欧州委員会動向、EU域内産業・サービス・政策をウオッチ

2015/6/29

EU情報

難民6万人の受け入れを加盟国で分担、義務化は見送り=首脳会議

この記事の要約

EU首脳会議は26日未明、紛争が続く北アフリカや中東から地中海を渡り、欧州を目指す難民が急増している問題への対応策として、向こう2年間に計6万人を自主的に各国が分担して受け入れることで合意した。欧州委員会は先月、各国の経 […]

EU首脳会議は26日未明、紛争が続く北アフリカや中東から地中海を渡り、欧州を目指す難民が急増している問題への対応策として、向こう2年間に計6万人を自主的に各国が分担して受け入れることで合意した。欧州委員会は先月、各国の経済規模や既に受け入れている難民の数などに応じて割当人数を決め、受け入れを義務化する制度の導入を提案したが、首脳会議では東欧諸国など10カ国以上が反対し、採用されなかった。

各国が受け入れを分担するのは、負担が集中しているイタリアとギリシャに上陸する不法移民のうち、EUが保護の必要性を認めた最大4万人の難民。このほか、シリアなどから逃れてEU域外で暮らす2万人の難民についても各国が分担して受け入れ、再定住させることで合意した。

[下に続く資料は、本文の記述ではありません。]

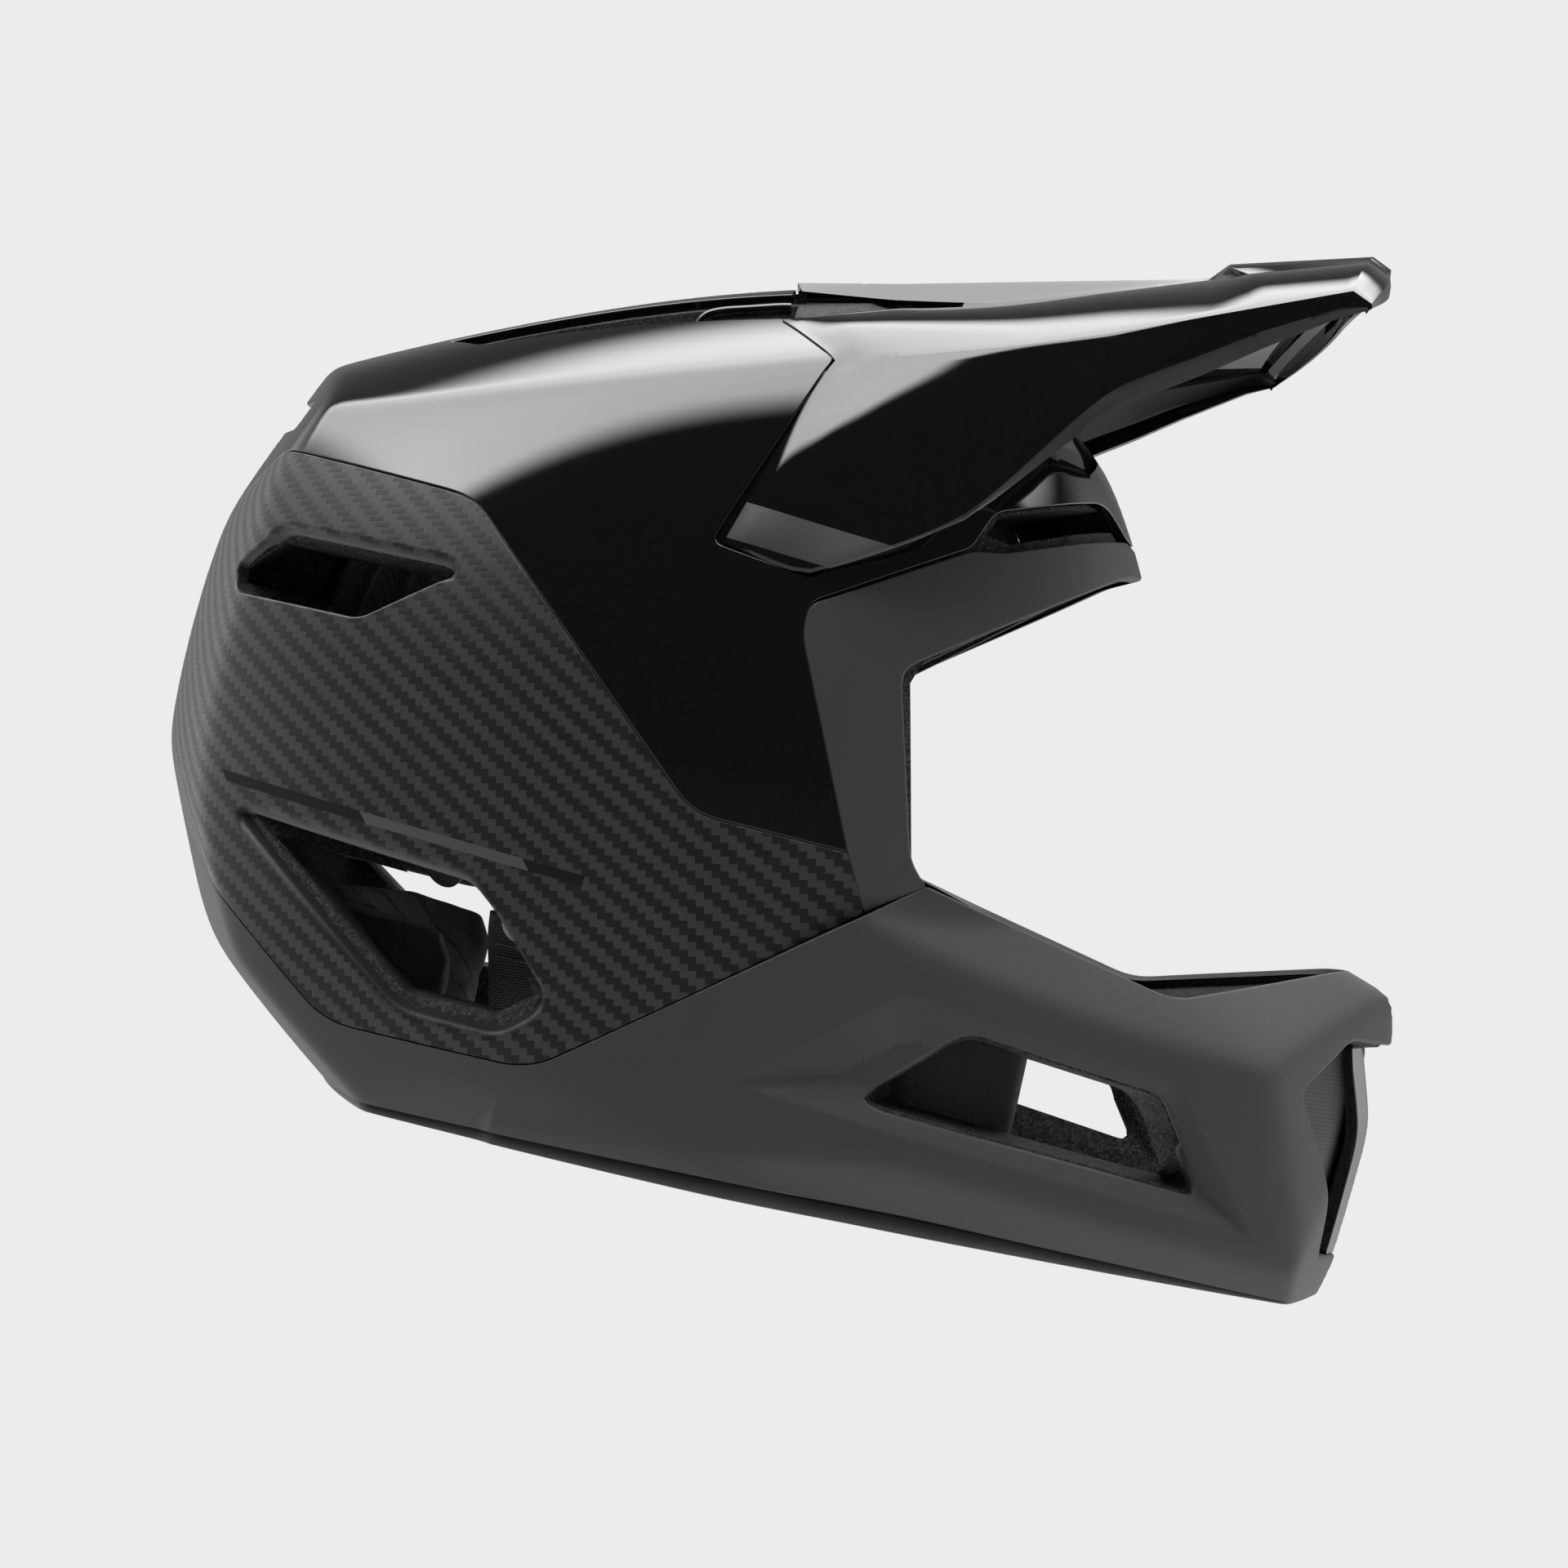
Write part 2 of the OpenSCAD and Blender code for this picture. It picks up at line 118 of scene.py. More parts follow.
def s_head(P):
    Q = fold(P)
    S = [np.sqrt(((Q - c) ** 2).sum(1)) - R for c, R in HS]
    q = Q - EC
    a = np.broadcast_to(EA, q.shape).copy()
    a[:, 2] = np.where(q[:, 2] < 0, EL, EA[2])
    u = q / a
    k = np.sqrt((u * u).sum(1))
    S.append(k * (k - 1) / np.maximum(np.sqrt(((u / a) ** 2).sum(1)), 1e-6))
    return soft_max(S)


def s_chin(P):
    Q = fold(P)
    return soft_max([np.sqrt(((Q - c) ** 2).sum(1)) - R for c, R in KS])


def s_chin_open(P):
    """the chin form without its back wall: it sinks gently under the head form instead"""
    Q = fold(P)
    s = soft_max([np.sqrt(((Q - c) ** 2).sum(1)) - R for i, (c, R) in enumerate(KS) if i != 2])
    t = np.maximum(22 - Q[:, 0], 0) / 70
    return s + 5.0 * t * t + 1.2 * np.maximum(-62 - Q[:, 0], 0)


def smin(a, b, k):
    h = np.clip(0.5 + 0.5 * (b - a) / k, 0, 1)
    return b * (1 - h) + a * h - k * h * (1 - h)


def sstep(x, a, b):
    t = np.clip((x - a) / (b - a), 0, 1)
    return t * t * (3 - 2 * t)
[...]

一方、密航船でイタリアなどに到着した不法移民が十分な審査を受けずに東欧諸国などに流入している現状を踏まえ、地中海沿岸国におけるチェック体制を強化して、受け入れ基準を満たしていない不法移民は速やかに帰国させる方針を確認した。具体的には欧州対外国境管理協力機関(Frontex)の権限を拡大し、これまで加盟国が個別に対応していた本国への送還を支援するほか、不法移民の出身国との間でEUから強制送還された自国民の受け入れに関する協定の締結を急ぐ必要があるとの認識で一致した。

加盟国は7月末までに難民受け入れの分担方法などを詰めるが、受け入れに消極的な国からどこまで協力が得られるかは未知数で、実効性を疑問視する声が上がっている。

トゥスクEU大統領は記者会見で、「今回の合意は問題解決に向けた重要な一歩だ」と強調した。一方、イタリアのレンツィ首相は「(4万人の受け入れ分担は)とても十分な数字とは言えず、わが国にとってはほんの小さな助けにしかならない。EUとしてやるべきことはもっとあるはずだ」と発言。難民受け入れの公平な負担に難色を示している一部加盟国に対する不満をあらわにした。